* start Data *

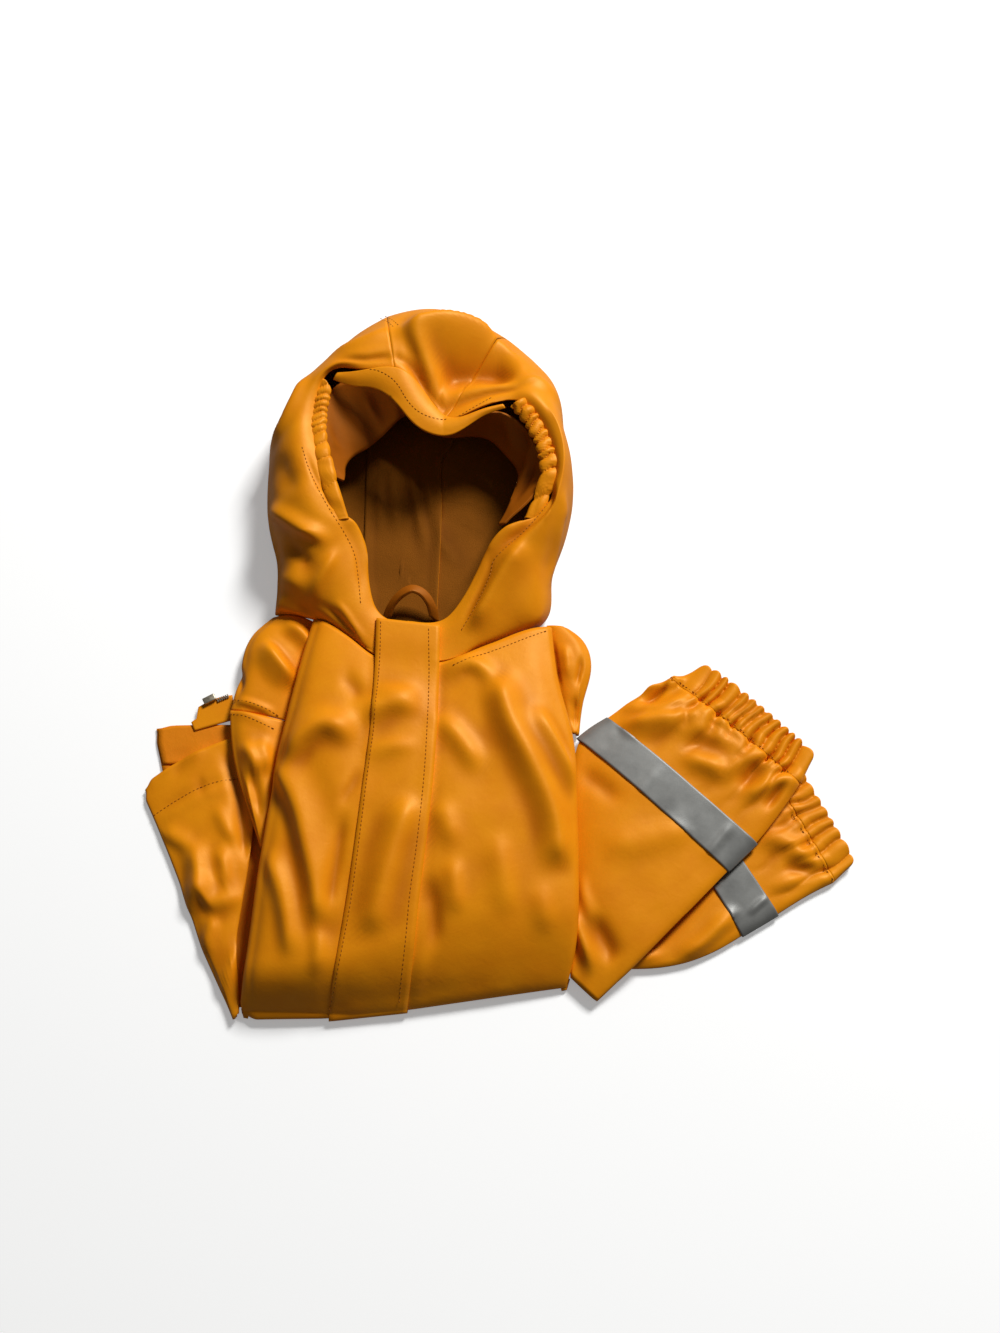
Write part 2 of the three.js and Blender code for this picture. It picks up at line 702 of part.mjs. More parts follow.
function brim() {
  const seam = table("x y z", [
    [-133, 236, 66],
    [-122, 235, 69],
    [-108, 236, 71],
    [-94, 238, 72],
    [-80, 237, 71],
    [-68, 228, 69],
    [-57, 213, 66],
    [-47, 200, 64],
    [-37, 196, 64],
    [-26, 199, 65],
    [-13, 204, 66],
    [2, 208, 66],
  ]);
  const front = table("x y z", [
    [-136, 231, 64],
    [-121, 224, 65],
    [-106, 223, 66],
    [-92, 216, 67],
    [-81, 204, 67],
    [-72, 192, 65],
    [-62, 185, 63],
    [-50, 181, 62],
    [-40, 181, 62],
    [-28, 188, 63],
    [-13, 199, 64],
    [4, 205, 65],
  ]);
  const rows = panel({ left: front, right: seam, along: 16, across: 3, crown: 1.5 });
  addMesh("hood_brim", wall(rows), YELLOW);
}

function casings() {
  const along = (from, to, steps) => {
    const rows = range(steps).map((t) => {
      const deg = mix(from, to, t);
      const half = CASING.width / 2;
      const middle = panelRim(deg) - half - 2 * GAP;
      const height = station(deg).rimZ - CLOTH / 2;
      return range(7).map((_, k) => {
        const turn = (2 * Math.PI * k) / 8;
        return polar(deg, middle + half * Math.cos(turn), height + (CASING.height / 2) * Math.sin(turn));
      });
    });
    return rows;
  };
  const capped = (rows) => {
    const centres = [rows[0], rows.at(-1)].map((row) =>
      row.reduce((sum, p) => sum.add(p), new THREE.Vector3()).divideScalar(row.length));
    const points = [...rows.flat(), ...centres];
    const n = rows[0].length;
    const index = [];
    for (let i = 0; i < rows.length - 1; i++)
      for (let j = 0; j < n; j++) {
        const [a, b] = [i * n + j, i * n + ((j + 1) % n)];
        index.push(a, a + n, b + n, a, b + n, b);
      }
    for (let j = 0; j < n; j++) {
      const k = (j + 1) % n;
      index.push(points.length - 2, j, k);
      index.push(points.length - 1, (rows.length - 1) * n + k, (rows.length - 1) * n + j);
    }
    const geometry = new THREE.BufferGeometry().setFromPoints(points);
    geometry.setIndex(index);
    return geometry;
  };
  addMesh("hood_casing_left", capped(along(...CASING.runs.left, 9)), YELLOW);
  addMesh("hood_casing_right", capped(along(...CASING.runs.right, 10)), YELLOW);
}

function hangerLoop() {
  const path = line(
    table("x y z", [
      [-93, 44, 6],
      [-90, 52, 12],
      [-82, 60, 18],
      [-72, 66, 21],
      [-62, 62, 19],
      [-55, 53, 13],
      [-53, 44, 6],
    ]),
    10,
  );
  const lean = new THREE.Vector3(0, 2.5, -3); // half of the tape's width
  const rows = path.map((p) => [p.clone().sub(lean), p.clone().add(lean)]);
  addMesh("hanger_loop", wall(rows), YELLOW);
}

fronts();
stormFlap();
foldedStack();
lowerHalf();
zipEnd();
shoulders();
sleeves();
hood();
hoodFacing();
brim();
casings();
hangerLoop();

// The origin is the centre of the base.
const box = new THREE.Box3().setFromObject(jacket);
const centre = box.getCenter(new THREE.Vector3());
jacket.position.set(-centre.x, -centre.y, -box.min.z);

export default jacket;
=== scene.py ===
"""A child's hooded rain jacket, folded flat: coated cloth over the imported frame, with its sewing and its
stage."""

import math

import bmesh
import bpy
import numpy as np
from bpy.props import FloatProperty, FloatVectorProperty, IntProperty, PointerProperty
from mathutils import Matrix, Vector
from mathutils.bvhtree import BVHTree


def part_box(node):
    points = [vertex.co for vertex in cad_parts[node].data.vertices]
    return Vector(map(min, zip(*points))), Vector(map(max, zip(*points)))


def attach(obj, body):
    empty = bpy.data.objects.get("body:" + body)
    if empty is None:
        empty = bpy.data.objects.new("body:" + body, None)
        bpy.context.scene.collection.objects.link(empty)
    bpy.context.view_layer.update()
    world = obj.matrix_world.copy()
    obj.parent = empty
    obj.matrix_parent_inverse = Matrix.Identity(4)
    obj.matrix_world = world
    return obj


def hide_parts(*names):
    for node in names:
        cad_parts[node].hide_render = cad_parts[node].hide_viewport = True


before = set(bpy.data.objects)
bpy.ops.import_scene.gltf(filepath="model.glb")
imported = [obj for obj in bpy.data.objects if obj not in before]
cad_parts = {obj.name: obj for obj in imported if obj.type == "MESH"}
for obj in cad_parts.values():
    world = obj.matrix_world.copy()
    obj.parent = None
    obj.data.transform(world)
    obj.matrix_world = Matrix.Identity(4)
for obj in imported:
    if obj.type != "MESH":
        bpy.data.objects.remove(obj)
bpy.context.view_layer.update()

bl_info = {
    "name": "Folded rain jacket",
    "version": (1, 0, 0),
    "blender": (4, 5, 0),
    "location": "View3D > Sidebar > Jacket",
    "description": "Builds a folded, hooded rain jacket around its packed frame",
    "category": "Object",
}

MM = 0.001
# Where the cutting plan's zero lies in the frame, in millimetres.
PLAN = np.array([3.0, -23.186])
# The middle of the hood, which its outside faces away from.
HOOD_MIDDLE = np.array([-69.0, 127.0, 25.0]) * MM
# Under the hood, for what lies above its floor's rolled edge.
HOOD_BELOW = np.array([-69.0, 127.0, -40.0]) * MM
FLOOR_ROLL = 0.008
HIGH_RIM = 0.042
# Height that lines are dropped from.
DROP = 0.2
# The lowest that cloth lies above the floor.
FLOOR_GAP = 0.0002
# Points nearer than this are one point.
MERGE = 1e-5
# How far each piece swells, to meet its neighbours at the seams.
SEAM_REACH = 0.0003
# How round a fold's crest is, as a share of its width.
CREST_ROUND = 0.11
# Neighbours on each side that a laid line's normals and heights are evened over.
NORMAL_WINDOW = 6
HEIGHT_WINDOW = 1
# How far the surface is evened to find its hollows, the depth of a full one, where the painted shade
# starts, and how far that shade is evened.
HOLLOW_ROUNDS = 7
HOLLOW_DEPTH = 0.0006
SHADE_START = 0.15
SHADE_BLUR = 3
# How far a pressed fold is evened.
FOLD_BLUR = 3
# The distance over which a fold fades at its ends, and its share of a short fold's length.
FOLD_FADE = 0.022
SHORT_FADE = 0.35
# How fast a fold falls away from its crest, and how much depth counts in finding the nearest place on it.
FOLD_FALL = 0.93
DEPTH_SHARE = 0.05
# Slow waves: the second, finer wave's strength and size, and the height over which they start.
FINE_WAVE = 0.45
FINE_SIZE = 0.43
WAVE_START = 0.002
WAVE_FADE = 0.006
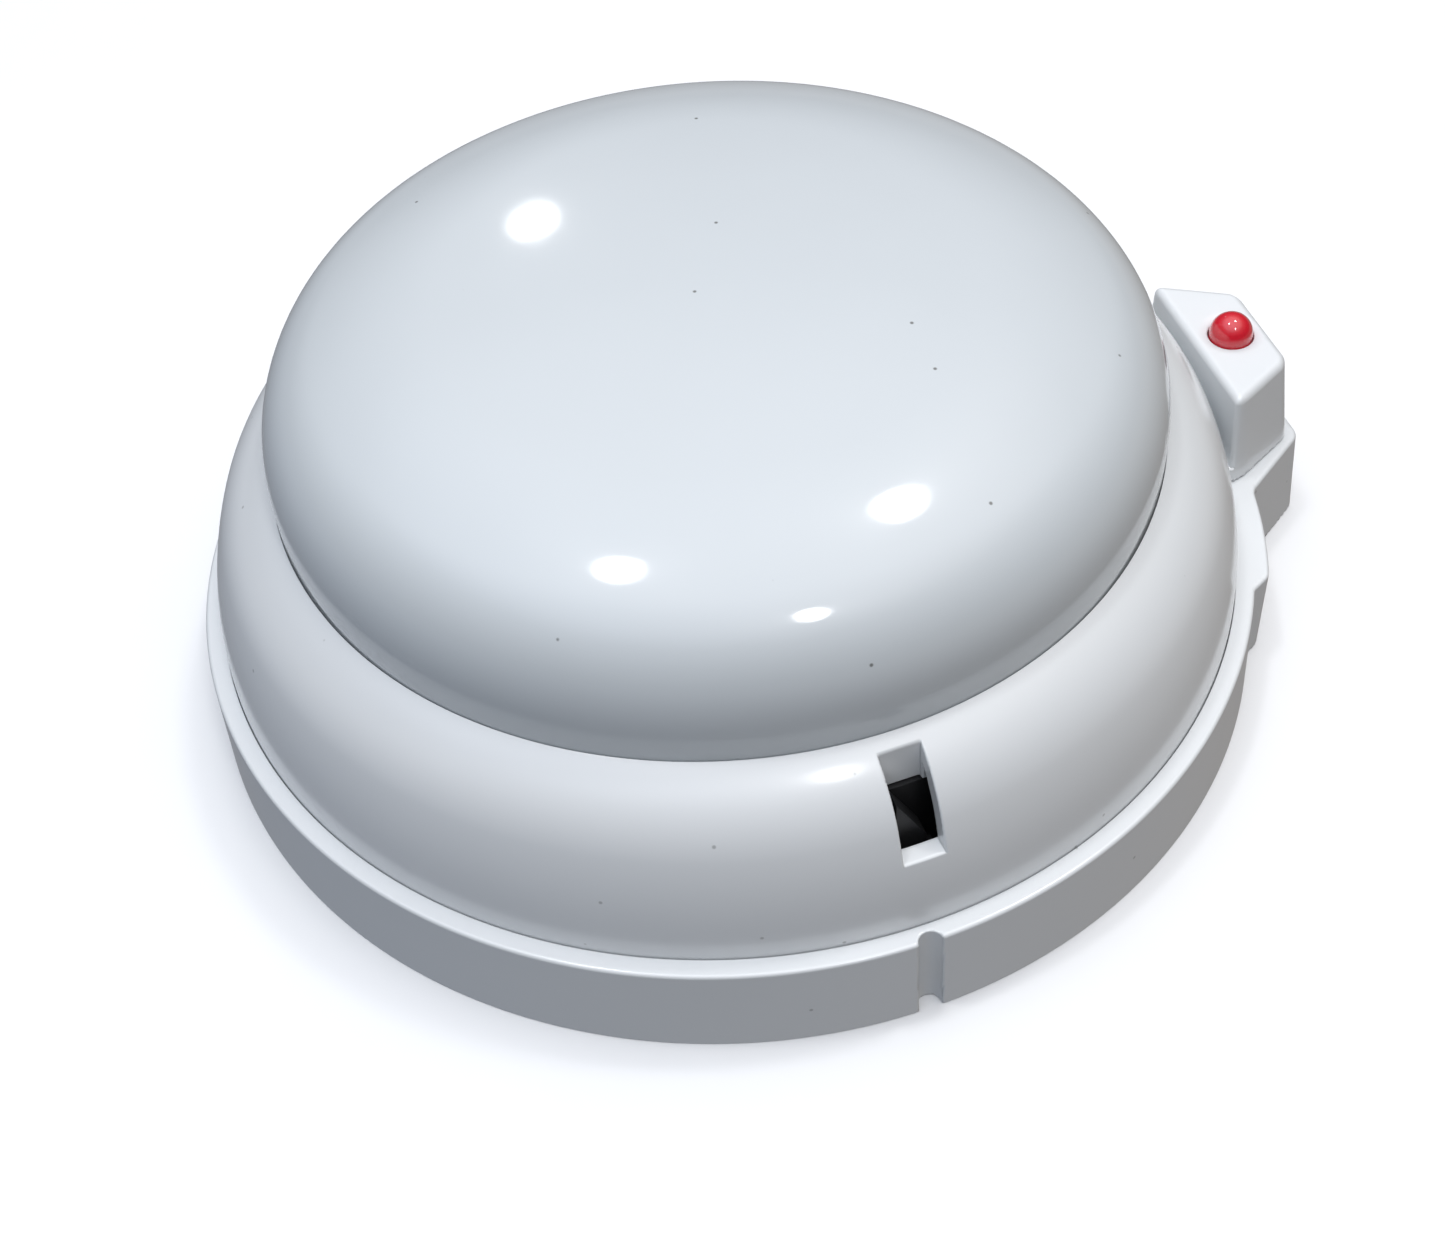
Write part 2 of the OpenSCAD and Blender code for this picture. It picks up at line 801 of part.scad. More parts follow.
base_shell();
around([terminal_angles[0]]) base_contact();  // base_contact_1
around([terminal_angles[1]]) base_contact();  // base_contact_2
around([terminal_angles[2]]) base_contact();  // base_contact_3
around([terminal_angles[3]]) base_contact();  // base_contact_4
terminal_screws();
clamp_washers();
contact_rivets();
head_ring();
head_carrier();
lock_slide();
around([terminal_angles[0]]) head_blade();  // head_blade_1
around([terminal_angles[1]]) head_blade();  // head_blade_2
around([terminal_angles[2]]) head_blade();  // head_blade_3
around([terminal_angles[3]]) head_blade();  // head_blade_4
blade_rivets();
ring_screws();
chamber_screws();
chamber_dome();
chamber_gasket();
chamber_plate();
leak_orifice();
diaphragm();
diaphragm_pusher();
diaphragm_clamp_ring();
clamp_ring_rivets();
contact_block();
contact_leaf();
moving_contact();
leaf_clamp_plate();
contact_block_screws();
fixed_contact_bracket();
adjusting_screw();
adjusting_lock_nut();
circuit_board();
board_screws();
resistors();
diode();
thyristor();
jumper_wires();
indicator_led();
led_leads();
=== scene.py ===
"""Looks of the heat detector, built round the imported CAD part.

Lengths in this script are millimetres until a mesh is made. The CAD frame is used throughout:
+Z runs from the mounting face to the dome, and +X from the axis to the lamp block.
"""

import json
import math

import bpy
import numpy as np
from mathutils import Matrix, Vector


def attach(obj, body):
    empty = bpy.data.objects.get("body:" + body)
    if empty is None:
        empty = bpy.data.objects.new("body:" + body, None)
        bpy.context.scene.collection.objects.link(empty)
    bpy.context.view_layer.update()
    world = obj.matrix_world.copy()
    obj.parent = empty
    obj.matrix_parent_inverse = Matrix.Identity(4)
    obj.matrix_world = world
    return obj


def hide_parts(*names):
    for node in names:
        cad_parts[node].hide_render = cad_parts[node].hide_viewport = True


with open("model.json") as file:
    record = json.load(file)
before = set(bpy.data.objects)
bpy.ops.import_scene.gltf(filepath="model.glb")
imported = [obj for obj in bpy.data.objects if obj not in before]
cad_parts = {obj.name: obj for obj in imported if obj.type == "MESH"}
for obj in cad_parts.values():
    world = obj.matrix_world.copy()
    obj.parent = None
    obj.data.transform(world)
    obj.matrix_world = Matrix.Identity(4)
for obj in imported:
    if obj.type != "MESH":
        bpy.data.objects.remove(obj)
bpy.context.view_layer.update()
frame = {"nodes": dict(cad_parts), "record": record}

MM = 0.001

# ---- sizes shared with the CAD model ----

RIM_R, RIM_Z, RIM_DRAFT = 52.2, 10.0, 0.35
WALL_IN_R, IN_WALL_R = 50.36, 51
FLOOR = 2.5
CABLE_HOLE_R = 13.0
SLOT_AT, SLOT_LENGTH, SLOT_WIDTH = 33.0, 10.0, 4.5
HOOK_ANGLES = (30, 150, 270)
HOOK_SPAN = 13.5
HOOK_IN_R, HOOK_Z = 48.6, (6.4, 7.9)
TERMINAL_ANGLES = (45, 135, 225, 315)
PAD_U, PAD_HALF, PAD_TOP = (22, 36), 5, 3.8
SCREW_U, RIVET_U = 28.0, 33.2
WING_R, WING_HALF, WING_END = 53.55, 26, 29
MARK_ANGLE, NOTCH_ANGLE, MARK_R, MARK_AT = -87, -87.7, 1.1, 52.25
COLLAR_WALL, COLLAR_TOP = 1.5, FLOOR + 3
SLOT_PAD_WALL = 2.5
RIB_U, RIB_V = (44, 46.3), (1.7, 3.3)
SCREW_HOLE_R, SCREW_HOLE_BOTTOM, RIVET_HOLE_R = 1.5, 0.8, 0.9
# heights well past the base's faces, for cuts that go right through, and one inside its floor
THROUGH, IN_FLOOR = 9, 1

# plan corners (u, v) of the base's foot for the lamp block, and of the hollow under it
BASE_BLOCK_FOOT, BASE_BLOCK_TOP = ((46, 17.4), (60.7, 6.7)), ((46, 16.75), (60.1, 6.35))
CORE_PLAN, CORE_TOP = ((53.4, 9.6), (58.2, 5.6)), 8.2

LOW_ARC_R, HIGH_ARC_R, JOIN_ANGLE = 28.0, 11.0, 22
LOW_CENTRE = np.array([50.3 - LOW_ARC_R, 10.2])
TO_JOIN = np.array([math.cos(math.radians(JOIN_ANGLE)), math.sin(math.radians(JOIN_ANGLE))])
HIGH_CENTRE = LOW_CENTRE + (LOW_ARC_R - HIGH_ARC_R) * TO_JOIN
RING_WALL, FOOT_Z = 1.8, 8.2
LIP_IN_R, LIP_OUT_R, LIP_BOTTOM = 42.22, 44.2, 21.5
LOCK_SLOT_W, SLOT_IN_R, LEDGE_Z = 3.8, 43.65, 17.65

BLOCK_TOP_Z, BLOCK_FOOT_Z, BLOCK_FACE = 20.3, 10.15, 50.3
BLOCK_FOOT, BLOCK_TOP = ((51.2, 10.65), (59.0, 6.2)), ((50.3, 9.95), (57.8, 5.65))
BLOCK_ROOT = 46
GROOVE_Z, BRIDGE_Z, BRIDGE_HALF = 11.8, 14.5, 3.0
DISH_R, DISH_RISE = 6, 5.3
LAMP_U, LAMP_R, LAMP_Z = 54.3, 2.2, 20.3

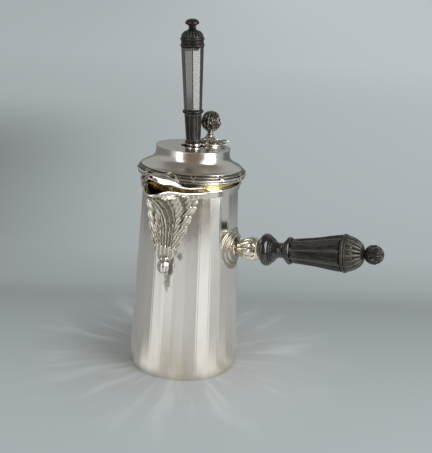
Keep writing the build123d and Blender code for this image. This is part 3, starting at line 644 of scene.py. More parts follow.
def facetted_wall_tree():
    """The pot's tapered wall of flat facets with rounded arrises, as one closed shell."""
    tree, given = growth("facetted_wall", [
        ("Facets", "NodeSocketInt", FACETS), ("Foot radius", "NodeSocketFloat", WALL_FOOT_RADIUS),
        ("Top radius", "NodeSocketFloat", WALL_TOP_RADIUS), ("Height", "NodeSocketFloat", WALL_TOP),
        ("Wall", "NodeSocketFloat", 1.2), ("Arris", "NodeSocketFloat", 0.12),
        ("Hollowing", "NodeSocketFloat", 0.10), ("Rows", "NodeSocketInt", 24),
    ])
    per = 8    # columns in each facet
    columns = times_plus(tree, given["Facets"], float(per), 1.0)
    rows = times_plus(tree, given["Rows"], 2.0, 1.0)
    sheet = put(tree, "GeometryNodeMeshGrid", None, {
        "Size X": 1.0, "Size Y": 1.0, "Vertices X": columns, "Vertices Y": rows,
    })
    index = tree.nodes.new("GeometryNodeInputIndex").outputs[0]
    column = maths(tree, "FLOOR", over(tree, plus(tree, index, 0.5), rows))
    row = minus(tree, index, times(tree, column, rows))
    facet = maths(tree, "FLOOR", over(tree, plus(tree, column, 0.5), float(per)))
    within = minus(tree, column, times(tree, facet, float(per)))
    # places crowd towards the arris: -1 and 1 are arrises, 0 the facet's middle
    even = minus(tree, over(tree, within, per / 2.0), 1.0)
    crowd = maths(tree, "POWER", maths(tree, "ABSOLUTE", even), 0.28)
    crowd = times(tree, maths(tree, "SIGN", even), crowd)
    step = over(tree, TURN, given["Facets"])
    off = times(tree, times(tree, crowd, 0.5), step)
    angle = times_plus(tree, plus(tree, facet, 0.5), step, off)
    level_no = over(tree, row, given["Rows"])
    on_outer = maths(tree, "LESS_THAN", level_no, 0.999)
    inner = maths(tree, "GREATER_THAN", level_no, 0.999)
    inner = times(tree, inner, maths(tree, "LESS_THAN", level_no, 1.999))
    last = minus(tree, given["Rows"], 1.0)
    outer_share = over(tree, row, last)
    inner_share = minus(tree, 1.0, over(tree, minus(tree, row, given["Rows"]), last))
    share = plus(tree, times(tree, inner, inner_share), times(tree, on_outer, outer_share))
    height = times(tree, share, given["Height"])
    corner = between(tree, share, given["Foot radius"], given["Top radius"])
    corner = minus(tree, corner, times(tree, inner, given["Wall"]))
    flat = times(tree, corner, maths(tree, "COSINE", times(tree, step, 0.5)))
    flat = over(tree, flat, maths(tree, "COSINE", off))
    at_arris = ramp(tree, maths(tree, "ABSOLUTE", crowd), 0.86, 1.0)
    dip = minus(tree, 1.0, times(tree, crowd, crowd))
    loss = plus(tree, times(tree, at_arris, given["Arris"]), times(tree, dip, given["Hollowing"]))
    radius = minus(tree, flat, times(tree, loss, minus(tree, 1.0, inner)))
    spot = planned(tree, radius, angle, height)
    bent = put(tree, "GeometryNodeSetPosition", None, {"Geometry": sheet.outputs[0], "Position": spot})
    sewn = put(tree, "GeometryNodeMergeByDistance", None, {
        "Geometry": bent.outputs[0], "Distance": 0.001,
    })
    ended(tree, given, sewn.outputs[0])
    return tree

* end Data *

Exercise
Whenever "json" turns up in a line, pick that line out.

Correct result
import json
with open("model.json") as file:
    record = json.load(file)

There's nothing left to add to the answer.